Point2RBox: Combine Knowledge from Synthetic Visual Patterns for End-to-end Oriented Object Detection with Single Point Supervision
Yi Yu, Xue Yang, Qingyun Li, Feipeng Da, Jifeng Dai, Yu Qiao, Junchi Yan
TL;DR
This work tackles oriented object detection under weak supervision by leveraging single-point annotations. It introduces Point2RBox, an end-to-end, one-stage detector that learns RBox regression through two key ideas: synthetic pattern knowledge combination, which places known-pattern boxes around labeled points to supervise sizing and orientation, and transform self-supervision, which enforces consistency of outputs under image transformations.
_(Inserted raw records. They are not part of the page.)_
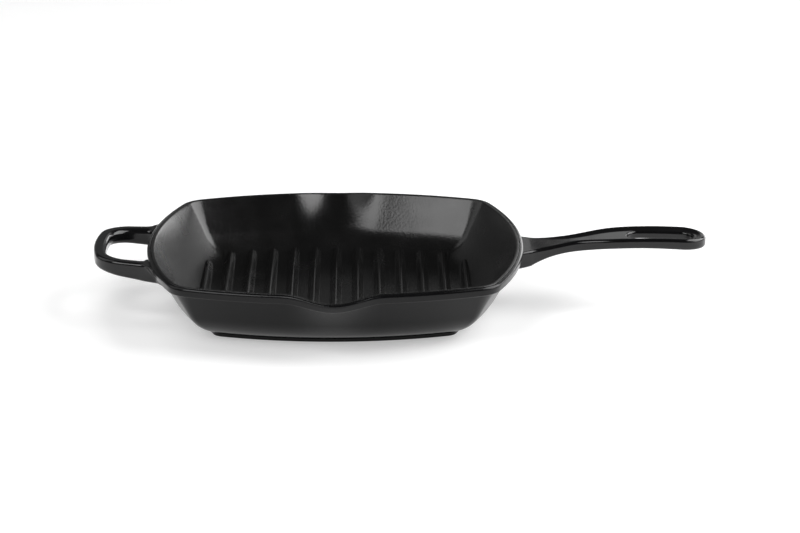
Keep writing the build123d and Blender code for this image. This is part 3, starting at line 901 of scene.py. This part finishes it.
print(f"camera: {camera_data.lens:.0f} mm lens, {math.degrees(TILT):.1f} degrees above the floor")


# %% Lamps and room
def soft_box(name, azimuth, elevation, distance, size, radiance):
    """A rectangular lamp seen from the pan at an azimuth (0 is the viewer, 90 the right) and an elevation."""
    a, e = math.radians(azimuth), math.radians(elevation)
    towards = np.array((math.sin(a) * math.cos(e), -math.cos(a) * math.cos(e), math.sin(e)))
    data = bpy.data.lights.new(name, "AREA")
    data.shape = "RECTANGLE"
    data.size, data.size_y = size
    data.energy = radiance * math.pi * size[0] * size[1]
    lamp = bpy.data.objects.new(name, data)
    bpy.context.scene.collection.objects.link(lamp)
    right = np.array((math.cos(a), math.sin(a), 0))
    up = np.cross(towards, right)
    turn = np.stack((right, up, towards), axis=-1)
    lamp.matrix_world = Matrix.Translation(towards * distance) @ Matrix(turn.tolist()).to_4x4()
    return lamp


soft_box("front_box", -42, 45, 1.7, (0.92, 0.84), 4.6)
soft_box("right_box", 98, 36, 1.6, (1.6, 1.45), 5.0)
soft_box("left_box", -105, 42, 1.8, (1.3, 1.6), 0.9)
back_box = soft_box("back_box", -140, 62, 1.8, (1.1, 0.9), 2.0)
back_box.visible_glossy = False
soft_box("low_box", 146, 6.5, 2.0, (1.4, 0.43), 2.4)
soft_box("wall_box", 162, 21, 2.0, (0.9, 0.55), 0.45)

# The room: a little light on the far walls below 12 degrees, next to none above 27
world = bpy.data.worlds.new("dark_studio")
world.use_nodes = True
bpy.context.scene.world = world
tree = world.node_tree
background = tree.nodes["Background"]
background.inputs["Color"].default_value = srgb("#ffffff")
sky = add_node(tree, "ShaderNodeTexCoord")
split = add_node(tree, "ShaderNodeSeparateXYZ", {}, {"Vector": sky.outputs["Generated"]})
wall = add_node(
    tree,
    "ShaderNodeMapRange",
    {"From Min": 0.2, "From Max": 0.45, "To Min": 0.15, "To Max": 0.03},
    {"Value": split.outputs["Z"]},
)
tree.links.new(wall.outputs["Result"], background.inputs["Strength"])
bpy.context.scene.view_settings.view_transform = "Standard"
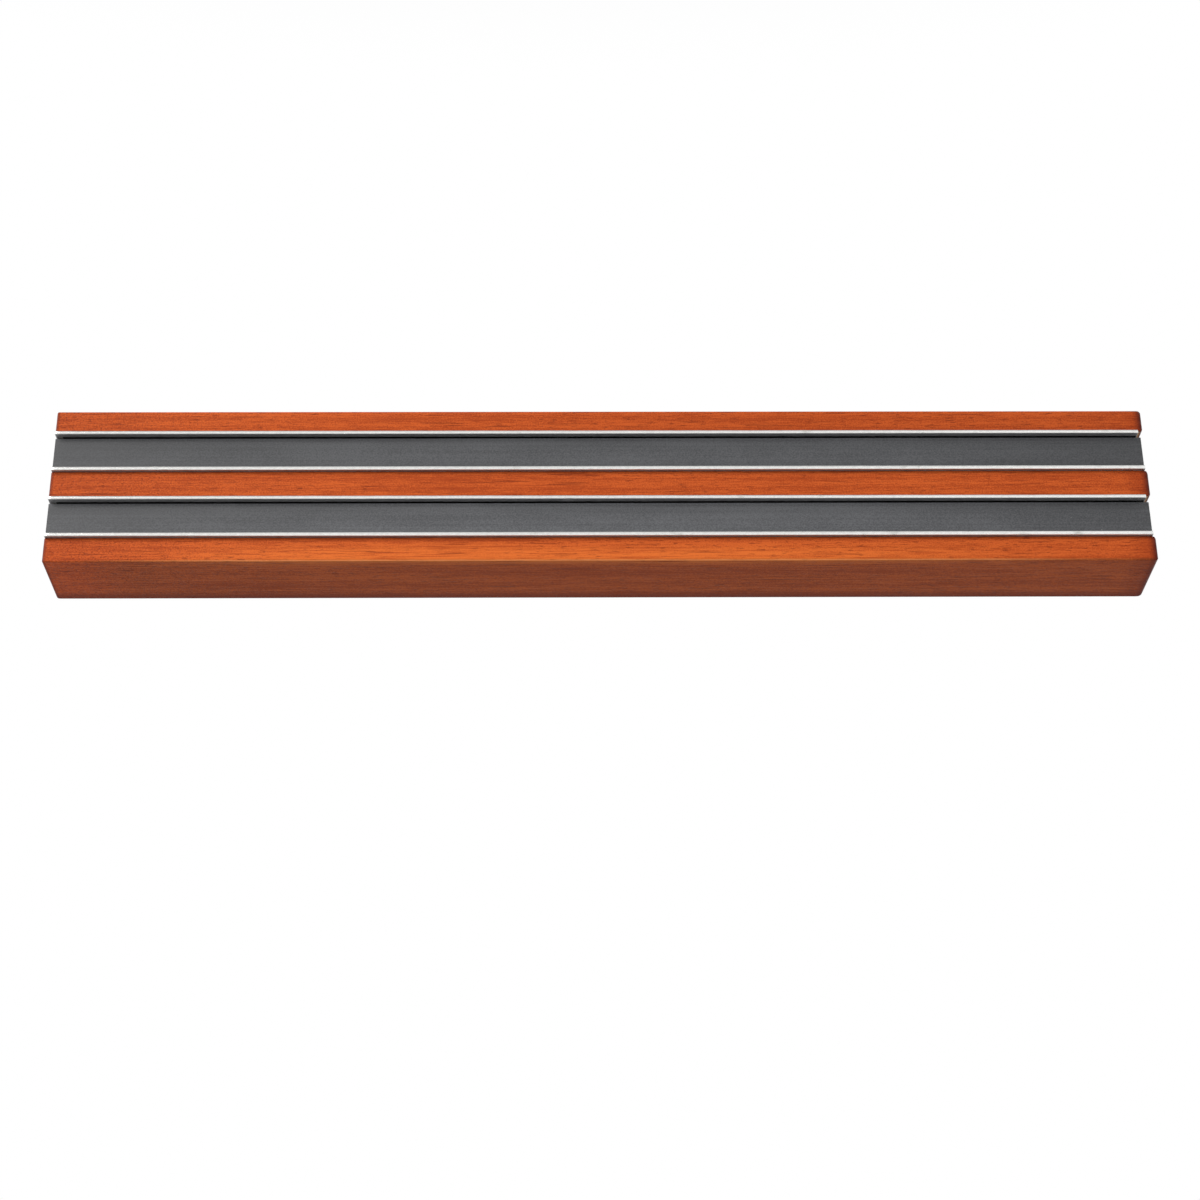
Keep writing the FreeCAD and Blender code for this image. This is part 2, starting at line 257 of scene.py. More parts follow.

The method is further strengthened by a tailored label assignment strategy and practical training techniques, achieving competitive results on DOTA, DIOR, and HRSC, including 41.05% AP50 on DOTA with a CSPNeXt backbone and strong performance relative to point-to-HBox-to-RBox baselines. This approach substantially reduces annotation cost for oriented detection while preserving end-to-end efficiency, potentially enabling broader deployment in aerial, text, and industrial settings.
Abstract
With the rapidly increasing demand for oriented object detection (OOD), recent research involving weakly-supervised detectors for learning rotated box (RBox) from the horizontal box (HBox) has attracted more and more attention. In this paper, we explore a more challenging yet label-efficient setting, namely single point-supervised OOD, and present our approach called Point2RBox. Specifically, we propose to leverage two principles: 1) Synthetic pattern knowledge combination: By sampling around each labeled point on the image, we spread the object feature to synthetic visual patterns with known boxes to provide the knowledge for box regression. 2) Transform self-supervision: With a transformed input image (e.g. scaled/rotated), the output RBoxes are trained to follow the same transformation so that the network can perceive the relative size/rotation between objects. The detector is further enhanced by a few devised techniques to cope with peripheral issues, e.g. the anchor/layer assignment as the size of the object is not available in our point supervision setting. To our best knowledge, Point2RBox is the first end-to-end solution for point-supervised OOD. In particular, our method uses a lightweight paradigm, yet it achieves a competitive performance among point-supervised alternatives, 41.05%/27.62%/80.01% on DOTA/DIOR/HRSC datasets.